HUD requires consultation by AHA with all appropriate local government officials in such applications.
Councilwoman Felicia Moore of District 9, representing those three communities, introduced the bill to ensure residents, the Council, and the public could have input regarding the demolition applications.
Meanwhile, Moore said there has been no new progress on a possible memorandum of understanding which could replace Moore’s other bill, an ordinance which would require the Council to approve on the Mayor signing off on any future demolition applications to HUD. At the last Council meeting, Moore’s ordinance was held pending a possible informal compromise. The ordinance had already passed Community Development and Human Resources Committee.
“I hereby return with my veto, Resolution #08-R-0087,” Franklin wrote in a letter dated January 30, 2008, to Council President Lisa Borders, obtained by Atlanta Progressive News.
“I support a transparent process and the City Attorney has opined the City of Atlanta has legally followed HUD’s guidelines as related to me as CEO of the City of Atlanta affixing my signature to the documentation,” Franklin wrote.
“Language in the second resolved clause of Resolution 08-R-0087 directly contradicts the Law Departments [sic] legal position on this matter. The language is not accurate ‘said letter(s) have been submitted prematurely…'” [sic]
“My actions in this matter have been consistent with federal guidelines,” Franklin wrote.
“I think it’s unfortunate it was vetoed,” Moore told Atlanta Progressive News.
“The reason boils down to the last resolve clause, which spoke to whether, if the letter had already been sent [to HUD], it speaks to it being premature because there was no consultation by the Council,” Moore said.
“The bottom line of the veto goes back to the original issue we’re dealing with, the authority of the Mayor versus the Council and whether she has authority to send letters absent Council consultation, review, and input,” Moore said. “The Mayor’s Office and Law Department contend the Mayor has the sole authority, without the Council’s input. And I totally disagree with that.”
“The other part of the resolution didn’t matter to her,” Moore said of Franklin.
“I put that in there initially just to cover our bases, if by chance the Mayor had sent the letter [to HUD] before we had the opportunity to consider the resolution or the ordinance in Council,” Moore said.
However, Moore said it is her belief no demolition applications have yet been sent to HUD by AHA for the three communities.
“As far as I know, I do not believe one has been written because there has been no application completed. At the Council meeting, the letter AHA gave to me, unless they changed their mind, said they would give me a copy of the application and allow me three weeks to review it before they submitted it,” Moore said, adding she asked for a month.

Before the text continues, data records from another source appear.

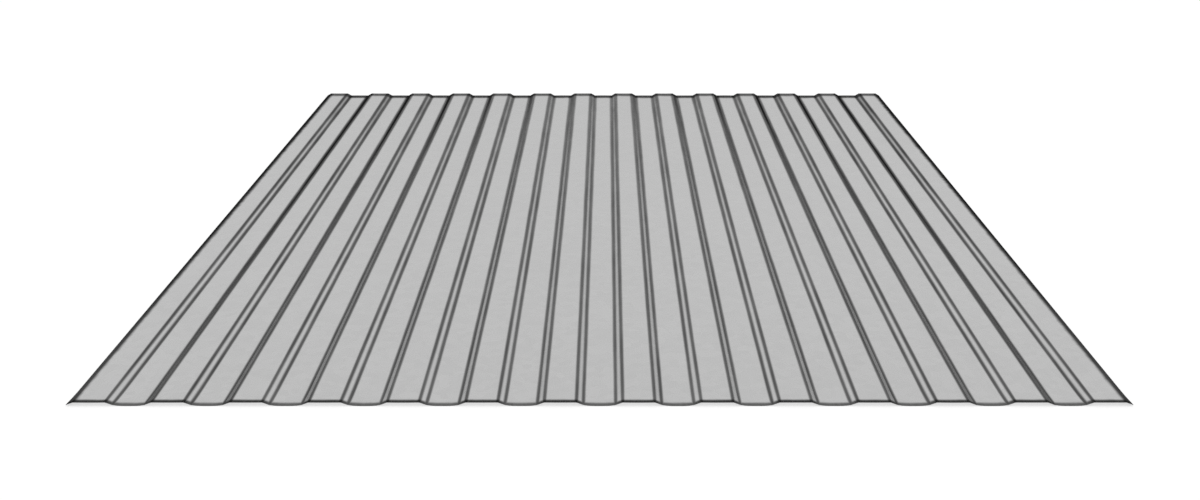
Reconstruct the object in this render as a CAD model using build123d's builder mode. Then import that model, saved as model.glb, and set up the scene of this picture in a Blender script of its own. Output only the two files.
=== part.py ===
"""Corrugated metal sheet: one length of low trapezoidal cladding, roll-formed from flat coil.

Fourteen flat ribs run the whole length, with a flat valley between each two of them.
Each outer rib ends in a web that is turned down to the level of the valleys, so that
it laps over the outer rib of the next sheet.

Frame: X across the ribs, Y along them, Z up. The origin is in the middle of the
underside of the middle valley, which is what the sheet lies on. Millimetres.
"""

import os

from build123d import *

# Driving dimensions, in millimetres. Widths and runs go from bend line to bend line.
sheet_length = 1500.0
sheet_thickness = 0.5
rib_count = 14
rib_pitch = 88.3
rib_top_width = 36.5
web_run = 7.75
profile_depth = 5.0
bend_radius = 2.0

# The middle of the sheet's thickness, on the valley floors and on the rib tops.
valley_level = sheet_thickness / 2
rib_level = profile_depth - sheet_thickness / 2


def rib_bend_points():
    """The bend lines across the sheet, from one outer edge to the other.

    A rib gives four points: the foot of its left web, the two bends of its top and the
    foot of its right web. The valley floor is the straight between two ribs.
    """
    points = []
    for rib in range(rib_count):
        rib_centre = (rib - (rib_count - 1) / 2) * rib_pitch
        top_edge = rib_top_width / 2
        web_foot = top_edge + web_run
        points += [
            (rib_centre - web_foot, valley_level),
            (rib_centre - top_edge, rib_level),
            (rib_centre + top_edge, rib_level),
            (rib_centre + web_foot, valley_level),
        ]
    return points


# The sheet: its section is a strip of even thickness along the bend lines, with every
# bend rounded, and the section runs straight through the whole length.
with BuildPart() as corrugated_sheet:
    with BuildSketch(Plane.XZ.offset(-sheet_length / 2)) as section:
        with BuildLine() as middle_line:
            FilletPolyline(*rib_bend_points(), radius=bend_radius)
        trace(line_width=sheet_thickness)
    extrude(amount=sheet_length)

corrugated_sheet.part.label = "corrugated_sheet"

os.makedirs("parts", exist_ok=True)
export_step(corrugated_sheet.part, "parts/corrugated_sheet.step")

overall_width = (rib_count - 1) * rib_pitch + rib_top_width + 2 * web_run
print(f"overall {overall_width:.1f} x {sheet_length:.1f} x {profile_depth:.1f} mm")
print(f"cover width {(rib_count - 1) * rib_pitch:.1f} mm")
print(f"solid {corrugated_sheet.part.volume / 1000:.1f} cm3")
print(f"box {corrugated_sheet.part.bounding_box()}")
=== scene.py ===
# %% [markdown]
# # A corrugated metal sheet
#
# The object is one length of low trapezoidal cladding. It was a flat strip of thin
# galvanised steel until a row of rolls folded fourteen flat ribs into it, and nothing has
# been joined to it since. It lies flat on a pale studio floor.
#
# This file dresses the measured model. It makes a finer skin for the sheet, gives the zinc
# its finish, and sets up the floor, the light and the camera. Everything is in metres.

# %% Load the measured model
import math

import bmesh
import bpy
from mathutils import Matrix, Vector


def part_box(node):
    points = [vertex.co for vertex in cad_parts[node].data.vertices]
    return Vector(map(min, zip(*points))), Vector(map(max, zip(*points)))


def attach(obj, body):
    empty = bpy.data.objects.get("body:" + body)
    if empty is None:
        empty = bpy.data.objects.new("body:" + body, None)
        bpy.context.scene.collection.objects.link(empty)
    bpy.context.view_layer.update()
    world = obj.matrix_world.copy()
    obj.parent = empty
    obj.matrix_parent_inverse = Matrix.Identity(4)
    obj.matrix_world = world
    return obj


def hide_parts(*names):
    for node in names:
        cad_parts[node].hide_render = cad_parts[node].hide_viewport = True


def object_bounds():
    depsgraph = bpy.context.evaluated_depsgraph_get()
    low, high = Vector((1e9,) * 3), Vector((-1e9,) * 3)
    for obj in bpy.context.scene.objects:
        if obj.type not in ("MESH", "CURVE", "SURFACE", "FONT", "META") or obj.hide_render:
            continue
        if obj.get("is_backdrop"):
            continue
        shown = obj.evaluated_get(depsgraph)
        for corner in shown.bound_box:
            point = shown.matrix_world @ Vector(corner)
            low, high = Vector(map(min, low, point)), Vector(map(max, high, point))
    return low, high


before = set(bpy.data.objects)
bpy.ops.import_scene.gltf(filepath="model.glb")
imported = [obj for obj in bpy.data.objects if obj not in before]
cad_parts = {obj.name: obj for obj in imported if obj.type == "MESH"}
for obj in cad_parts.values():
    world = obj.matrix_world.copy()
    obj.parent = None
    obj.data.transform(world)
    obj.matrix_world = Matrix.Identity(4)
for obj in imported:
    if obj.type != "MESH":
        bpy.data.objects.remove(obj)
measured_low, measured_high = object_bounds()
sheet_low, sheet_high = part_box("corrugated_sheet")
sheet_length = sheet_high.y - sheet_low.y
sheet_depth = sheet_high.z - sheet_low.z
print(f"sheet {sheet_high.x - sheet_low.x:.4f} x {sheet_length:.4f} x {sheet_depth:.4f} m")

# %% [markdown]
# ## The camera
#
# A photograph of parallel ribs fixes its own camera: the bend lines meet at one vanishing
# point, and the ratio of the near width to the far width gives the distance. The numbers
# below come from such a fit. The lens looks straight along the ribs and down on them, and a
# very small sideways shift takes up what was cropped from the picture.
#
# The camera comes first, because every choice of width and tone below is judged through it.

# %% Camera
camera_data = bpy.data.cameras.new("camera")
camera_data.sensor_width = 36.0
camera_data.lens = 40.17
camera_data.shift_x = -0.00605
camera = bpy.data.objects.new("camera", camera_data)
bpy.context.scene.collection.objects.link(camera)

camera_distance = 1.3553    # in front of the near cut end
camera_height = 0.6787
camera_side = 0.0087
camera_tilt = math.radians(19.946)
camera.location = (camera_side, sheet_low.y - camera_distance, camera_height)
camera.rotation_euler = (math.pi / 2 - camera_tilt, 0, 0)
bpy.context.scene.camera = camera
print(f"camera {camera_data.lens} mm at {tuple(round(c, 4) for c in camera.location)}")

# %% [markdown]
# ## The flat strip
#
# Real cladding starts as a flat strip from a coil, so the mesh does too. One grid face is
# the whole strip, seen from above, at the middle of its thickness. `bisect_plane` then
# cuts a line into it wherever the rolls will fold it. Cutting one face with planes is
# quicker than laying out rows of points by hand, and each line lands exactly where a
# named size says.
#
# The strip is drawn at its folded width, because the folds here only lift the rib tops and
# nothing slides sideways.

# %% Bend lines
RIB_COUNT = 14
RIB_PITCH = 0.0883
RIB_TOP = 0.0365
WEB_RUN = 0.00775
STEEL = 0.0005    # thickness

half_pitch = RIB_PITCH / 2
rib_edge = RIB_TOP / 2              # from the middle of a rib to the bend at its top
rib_foot = rib_edge + WEB_RUN       # from the middle of a rib to the bend at its foot
rib_centres = [(rib - (RIB_COUNT - 1) / 2) * RIB_PITCH for rib in range(RIB_COUNT)]
rib_bends = (-rib_foot, -rib_edge, rib_edge, rib_foot)
bend_lines = [centre + bend for centre in rib_centres for bend in rib_bends]
folded_width = bend_lines[-1] - bend_lines[0]
SAME_PLACE = 1e-7    # a vertex this near to a cut counts as on it


def cut_across(strip, axis, place):
    """Cuts every face of the strip that crosses the plane at this place on the axis."""
    everything = strip.verts[:] + strip.edges[:] + strip.faces[:]
    normal = Vector((axis == "x", axis == "y", 0))
    bmesh.ops.bisect_plane(
        strip, geom=everything, dist=SAME_PLACE, plane_co=normal * place, plane_no=normal
    )


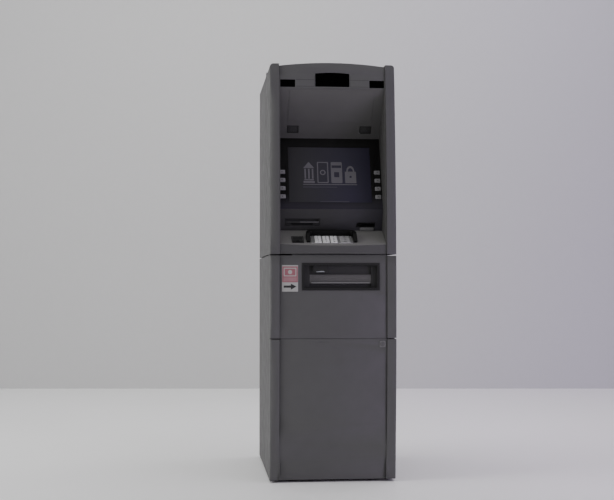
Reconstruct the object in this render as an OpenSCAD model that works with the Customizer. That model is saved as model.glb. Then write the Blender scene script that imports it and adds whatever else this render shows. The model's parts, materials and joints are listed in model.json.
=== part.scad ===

“When we had our side caucus meeting [at last week’s Full Council meeting], they said they hadn’t completed the application. They were working on it but it wasn’t in a form they were ready to share with me,” Moore said.
“I think it’s an overreaction to it [the resolution],” Moore said of the veto.
“For the Mayor, it means she doesn’t want any expression on anything, whether it has legal bearing or not, that she doesn’t have the sole authority to write those letters,” Moore said.
Here, Moore is referring to the fact that a Council resolution is not legally binding, and merely expresses the intent and opinion of the Council. Moreover, the clause, and Franklin’s issue, may also be moot because the letter was not sent prematurely, seeing as how it possibly wasn’t sent yet at all, Moore said.
“Vetos are not uncommon. It’s based on a difference of opinion. The Mayor, that is her job, and she has the authority to veto things. And if the Council doesn’t agree with that, we have the right to override it. The last word is the Council’s,” Moore said.
“At the end of the day it’s going to be what I decide to do. Whether I decide to ask for it to be overridden, whether I have the ten votes to do that,” Moore said.
“The problem that I see, to the extent that the Mayor is speaking on behalf of the City and not just her personal opinion, that’s where we have run into the road block. I believe the Council should be involved in that. It indirectly encumbers the City because once we say, go ahead and demolish the properties, at some point AHA will look to us for support. The CIP total [AHA’s funding request to the City] is $250 million. If somebody’s speaking on behalf of the City, one branch can’t speak for both and it makes a stronger application to HUD if it’s one voice,” Moore said.
“I can’t say that the Mayor can’t say what she wants to say. That’s why I think it’s important the elected officials who are closest to the people, who hear the citizens’ concerns directly, will be the ones to say, if they are to be part of the process, to say there needs to be more consultation [with residents] or it needs to be in this form,” Moore said.
Diane Wright, President of the Resident Advisory Board, opined as well. “I think the Mayor is protecting herself and her best interests in seeing public housing go down,” she said.
“I think it’s awful. Because number one, she knows the issues and we’ve been coming to the Atlanta City Council since February of last year. So she knows our issues and she’s not listening to the people. We’re part of the City too,” Wright said.
“I think she should leave it in [the last clause], because that’s the original. And the Mayor didn’t write it. The City Council person wrote it. If she takes it out, it’s like the Mayor wrote it. This is not supposed to be a dictatorship. This is supposed to be a democracy. So where’d these dictators come from?”